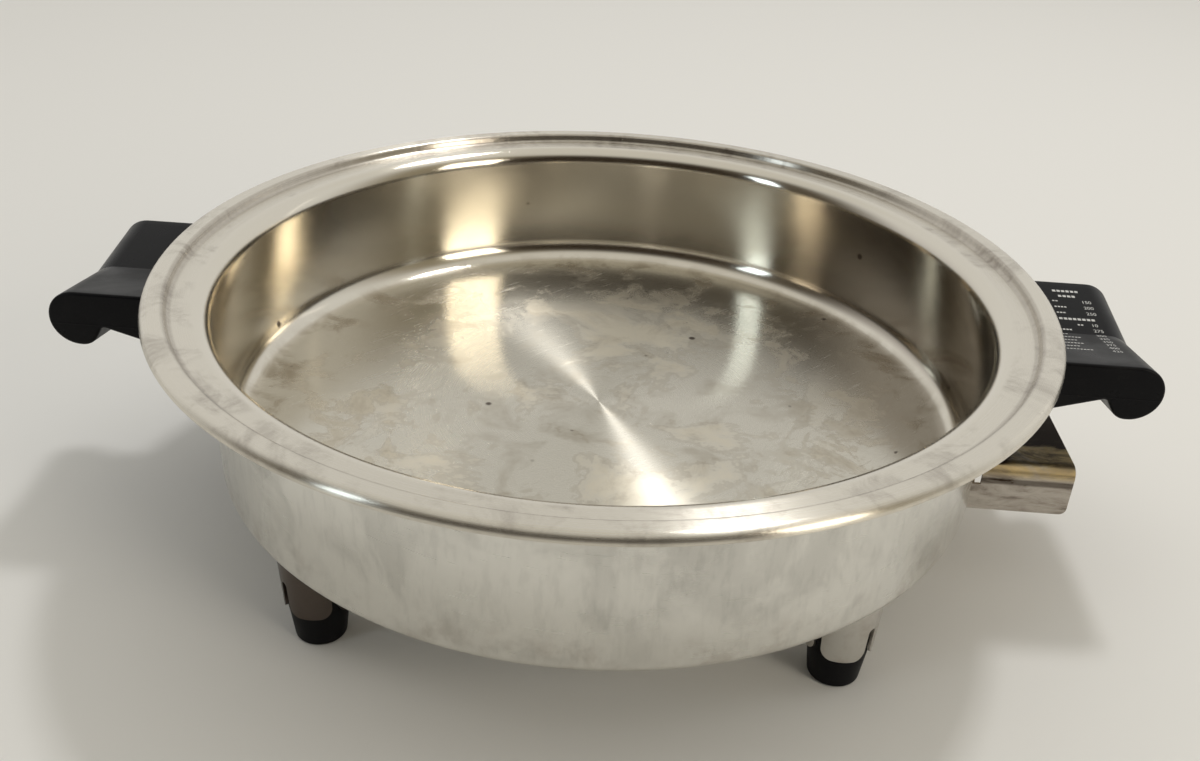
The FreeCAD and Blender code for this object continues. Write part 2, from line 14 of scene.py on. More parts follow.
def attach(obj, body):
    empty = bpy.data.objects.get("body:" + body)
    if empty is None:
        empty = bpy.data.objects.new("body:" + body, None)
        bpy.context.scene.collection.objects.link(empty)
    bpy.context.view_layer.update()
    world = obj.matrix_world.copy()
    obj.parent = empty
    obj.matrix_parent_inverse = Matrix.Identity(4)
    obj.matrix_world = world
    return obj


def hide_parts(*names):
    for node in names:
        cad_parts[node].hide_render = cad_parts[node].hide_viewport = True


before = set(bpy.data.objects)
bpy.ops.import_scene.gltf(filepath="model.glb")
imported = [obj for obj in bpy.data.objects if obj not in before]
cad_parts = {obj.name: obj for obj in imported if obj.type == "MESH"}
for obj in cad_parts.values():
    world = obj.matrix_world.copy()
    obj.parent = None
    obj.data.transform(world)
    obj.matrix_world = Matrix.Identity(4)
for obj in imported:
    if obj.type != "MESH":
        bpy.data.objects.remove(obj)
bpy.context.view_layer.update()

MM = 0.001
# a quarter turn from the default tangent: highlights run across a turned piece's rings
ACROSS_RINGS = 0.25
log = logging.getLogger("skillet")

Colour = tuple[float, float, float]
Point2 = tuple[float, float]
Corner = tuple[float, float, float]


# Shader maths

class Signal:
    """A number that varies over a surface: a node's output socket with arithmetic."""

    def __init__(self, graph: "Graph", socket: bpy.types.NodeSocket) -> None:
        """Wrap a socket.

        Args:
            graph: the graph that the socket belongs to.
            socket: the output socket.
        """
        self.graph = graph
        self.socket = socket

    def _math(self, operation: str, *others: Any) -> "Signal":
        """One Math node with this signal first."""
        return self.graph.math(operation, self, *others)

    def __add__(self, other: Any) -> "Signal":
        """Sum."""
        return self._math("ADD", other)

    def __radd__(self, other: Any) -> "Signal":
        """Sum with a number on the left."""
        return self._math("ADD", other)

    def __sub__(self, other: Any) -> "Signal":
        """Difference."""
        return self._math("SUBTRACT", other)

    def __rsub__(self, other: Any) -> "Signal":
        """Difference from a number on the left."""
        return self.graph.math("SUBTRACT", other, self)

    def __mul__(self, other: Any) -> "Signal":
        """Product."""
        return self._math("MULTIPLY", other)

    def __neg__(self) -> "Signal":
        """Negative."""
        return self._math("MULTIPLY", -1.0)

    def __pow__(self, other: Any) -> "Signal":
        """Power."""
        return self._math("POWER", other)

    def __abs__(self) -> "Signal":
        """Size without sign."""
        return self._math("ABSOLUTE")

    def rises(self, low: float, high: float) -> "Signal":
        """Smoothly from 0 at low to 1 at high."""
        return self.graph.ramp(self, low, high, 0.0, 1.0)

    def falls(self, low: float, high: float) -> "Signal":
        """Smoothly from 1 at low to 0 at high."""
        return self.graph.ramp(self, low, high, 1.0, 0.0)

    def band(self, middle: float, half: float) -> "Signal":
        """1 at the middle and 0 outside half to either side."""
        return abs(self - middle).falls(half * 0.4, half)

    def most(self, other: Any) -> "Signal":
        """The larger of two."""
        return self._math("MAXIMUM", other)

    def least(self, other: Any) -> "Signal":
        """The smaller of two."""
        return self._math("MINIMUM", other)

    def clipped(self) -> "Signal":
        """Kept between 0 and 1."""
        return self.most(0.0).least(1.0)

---

→ REQUEST
Print exactly the lines from the one containing "bpy.context.scene.collection.objects.link(empty)" to the one containing "self.socket = socket", both included, and nothing else.

→ ANSWER TO THIS TASK
        bpy.context.scene.collection.objects.link(empty)
    bpy.context.view_layer.update()
    world = obj.matrix_world.copy()
    obj.parent = empty
    obj.matrix_parent_inverse = Matrix.Identity(4)
    obj.matrix_world = world
    return obj


def hide_parts(*names):
    for node in names:
        cad_parts[node].hide_render = cad_parts[node].hide_viewport = True


before = set(bpy.data.objects)
bpy.ops.import_scene.gltf(filepath="model.glb")
imported = [obj for obj in bpy.data.objects if obj not in before]
cad_parts = {obj.name: obj for obj in imported if obj.type == "MESH"}
for obj in cad_parts.values():
    world = obj.matrix_world.copy()
    obj.parent = None
    obj.data.transform(world)
    obj.matrix_world = Matrix.Identity(4)
for obj in imported:
    if obj.type != "MESH":
        bpy.data.objects.remove(obj)
bpy.context.view_layer.update()

MM = 0.001
# a quarter turn from the default tangent: highlights run across a turned piece's rings
ACROSS_RINGS = 0.25
log = logging.getLogger("skillet")

Colour = tuple[float, float, float]
Point2 = tuple[float, float]
Corner = tuple[float, float, float]


# Shader maths

class Signal:
    """A number that varies over a surface: a node's output socket with arithmetic."""

    def __init__(self, graph: "Graph", socket: bpy.types.NodeSocket) -> None:
        """Wrap a socket.

        Args:
            graph: the graph that the socket belongs to.
            socket: the output socket.
        """
        self.graph = graph
        self.socket = socket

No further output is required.